When comparing the original edition to the second 1992 edition produced by the KFQPC, the only obvious change relates to the presentation of the name ‘Allāh’. In the KFQPC edition, this is being written according to Arabic orthography rather than the original Uyghur spelling (with the addition of an alīf after the second lām). As with other translations into Turkic languages, the translation uses regional vernacular to render Islamic religious terms. For example, the phrase ‘ṣalli li-rabbika wa’nḥar’(‘So pray and sacrifice to your Lord’) from Q. 108:2 is translated using the words ‘namāz’ (‘prayer’) and ‘qurbān’ (‘sacrifice’). The word ‘kawthar’ from the previous verse is translated as ‘abundant good’, a good illustration of the way that the translator has opted for a broader meaning in conveying some basic Qur’anic vocabulary. As some reviewers of the translation have noted Sheikh Muhammad Saleh has tried to use domestic wordings to convey notions of space and time in the Qur’an, rather than Persian or Arabic terminology, thereby orienting his work towards the mass readership.

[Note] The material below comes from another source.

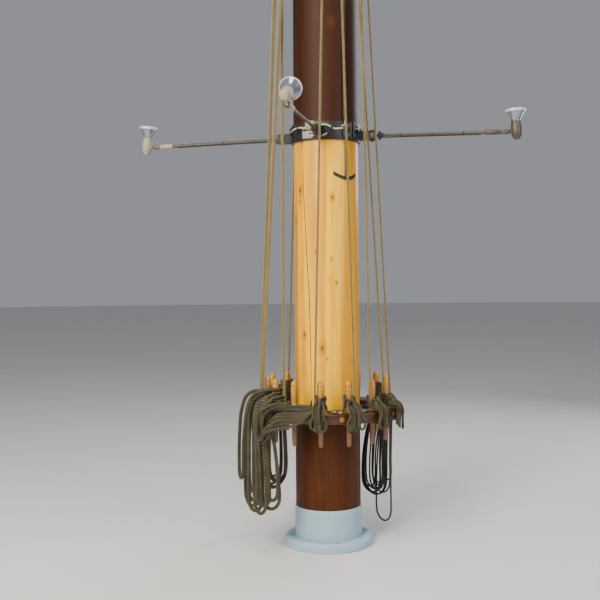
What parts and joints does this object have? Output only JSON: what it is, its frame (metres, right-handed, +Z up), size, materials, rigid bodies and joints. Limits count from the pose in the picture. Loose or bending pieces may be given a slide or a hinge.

As is typical of Turkic translations, the names of the suras are not translated, but transliterated (according to the reading in Uyghur). The third edition of the translation generally presents the same text as the KFQPC edition. Recently, the text has also become available online in the multi-language resource QuranEnc.com (which encompasses more than 70 complete translations of the Qur’an). Despite the existence of some newer translations into Uyghur (published in 2003 and 2012), the translation by Sheikh Muhammad Saleh can still be regarded as one of the most important and widely read contributions to the study of the Qur’an in the Uyghur language.